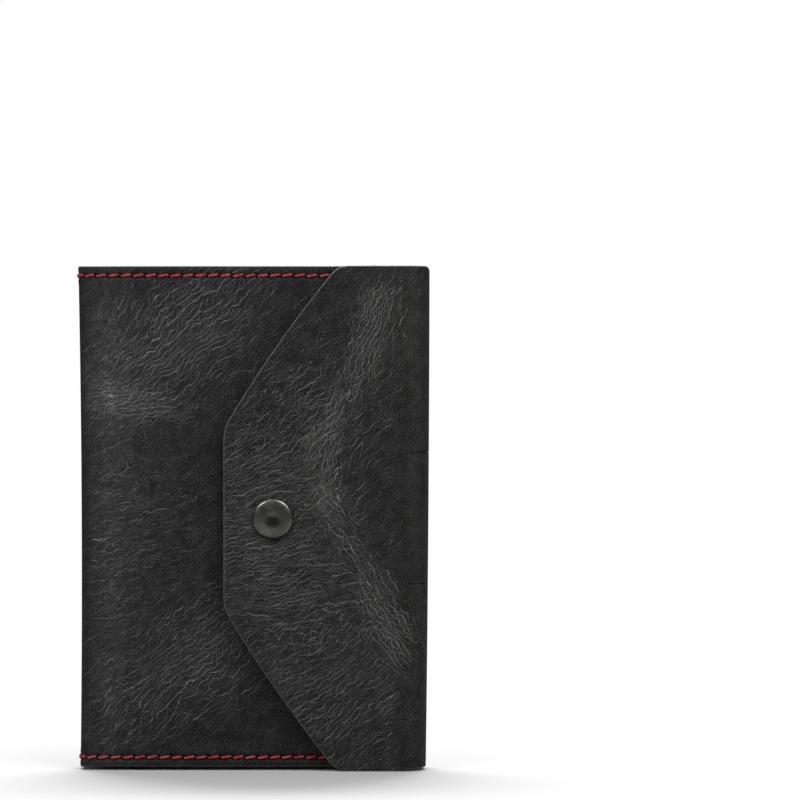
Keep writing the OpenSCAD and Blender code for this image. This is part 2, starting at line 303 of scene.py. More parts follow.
def rounded(thick, r):
    """Rounded edge from the outside face to the inside face, as (distance out from the rim, depth)."""
    outer = [(r * math.sin(a), r - r * math.cos(a)) for a in (0, 0.45, 0.95, math.pi / 2)]
    return outer + [(out, thick - deep) for out, deep in reversed(outer)]


def turned_in(thick, r):
    """Edge that turns in on itself in a half round, then closes behind it."""
    half = [(r * math.sin(a), r - r * math.cos(a)) for a in np.linspace(0, math.pi, 13)]
    return half + [(0, thick)]


class Sheet:
    """Collects the patches of one piece of hide, then makes one mesh of them."""

    def __init__(self, depth=0.0, thick=HIDE, outside=None, inside=None):
        """The sheet's outside lies at depth. outside and inside give the relief of its two faces."""
        self.depth, self.thick = depth, thick
        self.outside, self.inside = outside, inside
        self.points, self.flat, self.cut, self.faces, self.count = [], [], [], [], 0

    def _add(self, u, v, deep, cut=0.0):
        u, v = np.asarray(u, float), np.asarray(v, float)
        deep = np.broadcast_to(deep, u.shape).astype(float)
        share = np.clip(deep / self.thick, 0, 1)
        shift = np.zeros(u.shape)
        if self.outside:
            shift = shift + self.outside(u, v) * (1 - share)
        if self.inside:
            shift = shift + self.inside(u, v) * share
        self.points.append(place(u, v, self.depth + deep + shift).reshape(-1, 3))
        self.flat.append(np.stack([-u, v, deep], -1).reshape(-1, 3))
        self.cut.append(np.broadcast_to(cut, u.shape).astype(float).ravel())
        self.count += u.size
        return self.count - u.size + np.arange(u.size).reshape(u.shape)

    def _quads(self, ids):
        quads = np.stack([ids[:-1, :-1], ids[:-1, 1:], ids[1:, 1:], ids[1:, :-1]], -1)
        self.faces += quads.reshape(-1, 4).tolist()

    def patch(self, u, v, free, outward=None, edges=None, radius=EDGE_R):
        """u and v are grids, rows up and columns along +u. free names the sides that are cut edges."""
        outward, edges = {**OUTWARD, **(outward or {})}, edges or {}
        out = np.zeros(u.shape + (2,))
        for side in free:
            out[SIDES[side]] += np.asarray(outward[side], float)
        length = np.linalg.norm(out, axis=-1, keepdims=True)
        out = np.where(length > 1, out / np.maximum(length, 1e-9), out)
        self._quads(self._add(u, v, 0.0))
        self._quads(self._add(u, v, self.thick))
        for side in free:
            rim = SIDES[side]
            r = radius[side] if isinstance(radius, dict) else radius
            loops = edges.get(side) or rounded(self.thick, min(r, self.thick * 0.45))
            bare = BARE_EDGE if r > CUT_R else BARE_SLIT_SHADED
            ids = [self._add(u[rim] + o * out[rim][:, 0], v[rim] + o * out[rim][:, 1], d,
                             0.0 if o < 1e-9 else bare) for o, d in loops]
            self._quads(np.array(ids))

    def wall(self, u, v):
        """A plain wall through the hide along a line, such as the end of a slit."""
        ids = [self._add(u, v, d, BARE_SLIT_SHADED) for d in (0.0, self.thick)]
        self._quads(np.array(ids))

    def make(self, name, material):
        mesh = bpy.data.meshes.new(name)
        mesh.from_pydata((np.concatenate(self.points) * MM).tolist(), [], self.faces)
        for label, values in colour_fields(np.concatenate(self.flat)).items():
            add_field(mesh, label, values)
        add_field(mesh, "cut", np.concatenate(self.cut))
        weld(mesh, 2e-7)
        return new_object(name, mesh, material)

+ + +

**TO DO**
Write out exactly, please, the lines beginning at the start of the material and ending with the line that holds "self.points, self.flat, self.cut, self.faces, self.count", both included.

**SOLUTION TO THE PROBLEM**
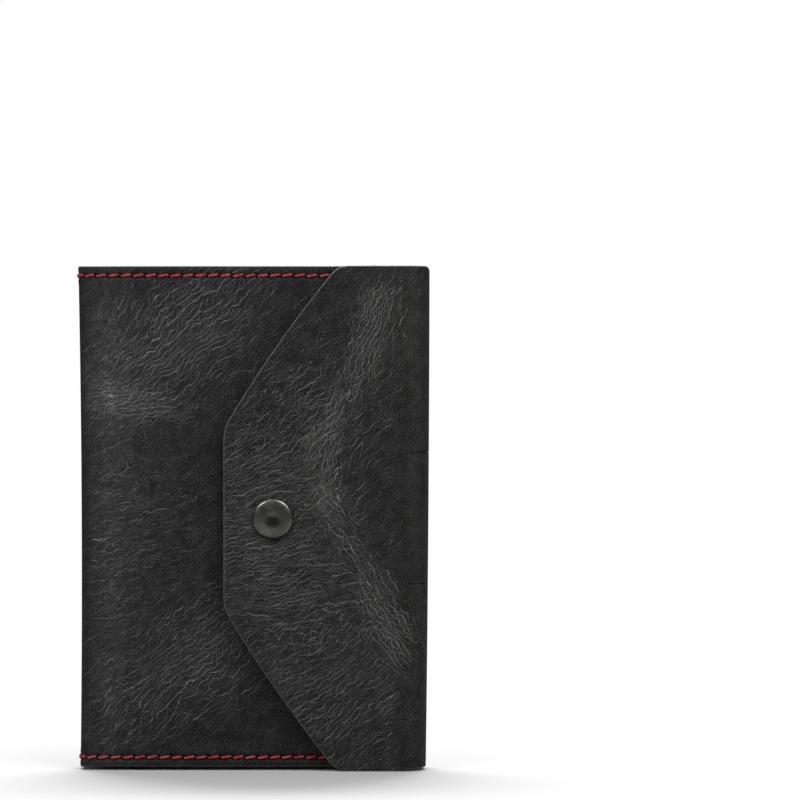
Keep writing the OpenSCAD and Blender code for this image. This is part 2, starting at line 303 of scene.py. More parts follow.
def rounded(thick, r):
    """Rounded edge from the outside face to the inside face, as (distance out from the rim, depth)."""
    outer = [(r * math.sin(a), r - r * math.cos(a)) for a in (0, 0.45, 0.95, math.pi / 2)]
    return outer + [(out, thick - deep) for out, deep in reversed(outer)]


def turned_in(thick, r):
    """Edge that turns in on itself in a half round, then closes behind it."""
    half = [(r * math.sin(a), r - r * math.cos(a)) for a in np.linspace(0, math.pi, 13)]
    return half + [(0, thick)]


class Sheet:
    """Collects the patches of one piece of hide, then makes one mesh of them."""

    def __init__(self, depth=0.0, thick=HIDE, outside=None, inside=None):
        """The sheet's outside lies at depth. outside and inside give the relief of its two faces."""
        self.depth, self.thick = depth, thick
        self.outside, self.inside = outside, inside
        self.points, self.flat, self.cut, self.faces, self.count = [], [], [], [], 0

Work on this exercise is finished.